Last Sunday at the 2025 Italian Grand Prix in Monza, Max Verstappen made a decision that went against the grain. While the engineering team and predictive models leaned toward a higher downforce setup, Verstappen trusted his own feel in the car and pushed for a lower-downforce rear wing.
“In the end, I’m the one sitting in the car and feeling certain things,” Verstappen explained.
That choice driven by instinct, gut, and years of experience paid off spectacularly. Verstappen not only set record-breaking pace, he delivered a dominant and, to many, unexpected win.
This moment is more than a sports headline. It’s a vivid example of what happens when human instinct and skill combine with data, rather than being overshadowed by it.
It’s easy to frame Verstappen’s Monza decision as a clash between instinct and data. But the truth is: it was never one or the other. The win came from using both.
Formula 1 is one of the most data-driven environments on the planet. Simulations, sensors, and predictive models shape every choice. And yet, in the decisive moment, it was a human call that unlocked the breakthrough.
For Red Bull, Max is the human expert they must depend on. For you, in your own life and career, that expert is you.
The real breakthroughs come when data and human instinct meet, when your lived experience, perspective, and gut sense give meaning to the numbers.
That’s not just a business truth. It’s also the foundation of high performance living: combining measurable insights with your own instincts to create momentum in work, health, and life.
When people think of coaching, they often imagine long conversations, abstract reflections, or vague encouragement. It can feel “soft,” intangible, and compared to a business dashboard or a Formula 1 data feed impossible to measure.
And that reputation has done coaching a disservice. Because the reality is very different.
High performance coaching is not about endless talk or fuzzy ideas. It’s about measurable performance in real life:
How much energy do you actually have every day?
How focused are you on what matters most?
Are your actions moving you closer to your goals or just keeping you busy?
How are you showing up in your relationships, your leadership, your work?
These are not abstract questions. They can be tracked, measured, and improved. Just like a Formula 1 team measures tire wear, fuel consumption, or lap times, you can measure your clarity, energy, productivity, influence, and courage.
But, and this is where the Verstappen lesson comes in, the numbers are not the full story. Coaching also honors the human input: your instinct, your perspective, your lived experience of your own life. Because you are the one “in the cockpit” every day.
When we combine both, data that reveals patterns and instincts that give meaning, the results stop being vague. They become tangible, practical, and life-changing.
The most powerful breakthroughs happen when data and human instinct work together. That’s as true in coaching and personal growth as it is in Formula 1.
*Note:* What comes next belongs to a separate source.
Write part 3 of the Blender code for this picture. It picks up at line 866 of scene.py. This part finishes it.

In my own life, and in the lives of my clients, I use a science-backed approach to build clarity on performance:
We collect practical, measurable insights: energy levels, focus, productivity, recovery, and alignment with goals.
We balance those insights with human instinct and perspective: gut feelings, lived experiences, personal values, and the subtle signals your body and mind give you every day.
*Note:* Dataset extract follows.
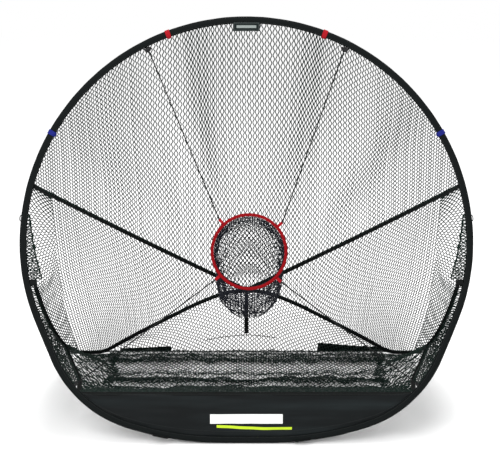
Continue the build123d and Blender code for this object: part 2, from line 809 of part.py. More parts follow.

Each strengthens the other:
Data helps to reveal blind spots and patterns you might not see yourself.
Instinct and experience bring context and meaning to the numbers.
And sometimes, instinct goes further, providing new, unexpected input that the data isn’t showing yet (or isn’t ready to capture). That’s exactly what Verstappen did at Monza, and it paid off massively.
And this isn’t just theory. The same principle applies everywhere:
In business
Organizations use dashboards and KPIs, but leadership judgment and experience decide what action to take.
In personal life
Wearables can track sleep, recovery, or focus, but only you can decide whether your life feels joyful, aligned, and intentional.
Whether you’re chasing a championship, leading a company, or simply aiming to live with more energy and purpose, the formula is the same: data + instinct = high performance.
High performance is never about choosing between data or instinct. It’s about learning how to integrate them, letting each strengthen the other.
At Monza, Red Bull had all the data in the world. But it was Verstappen’s instinct, built on years of experience, sharpened by feel, and backed by confidence that transformed that data into an unexpected, dominant win.
In business, the same is true: organizations that rely on data alone miss the nuance and creativity of human judgment. And those that rely only on instinct miss the clarity and patterns that data provides. The breakthroughs happen when leaders use both.
And in personal life, the principle is just as powerful. When you combine measurable insights about your energy, focus, and habits with your own instinct, perspective, and values, you unlock a way of living that is not only more productive, but also more joyful, more intentional, and more sustainable.
That’s the essence of my high performance coaching and how I live my own life. Science-backed, measurable, and practical. But always human. Always honoring instinct, gut, skill, and experience.
Because in the end, just like Verstappen in Monza, you are the one in the cockpit. The data can guide you, but only you can feel the track beneath you and choose the line that leads to your own breakthrough.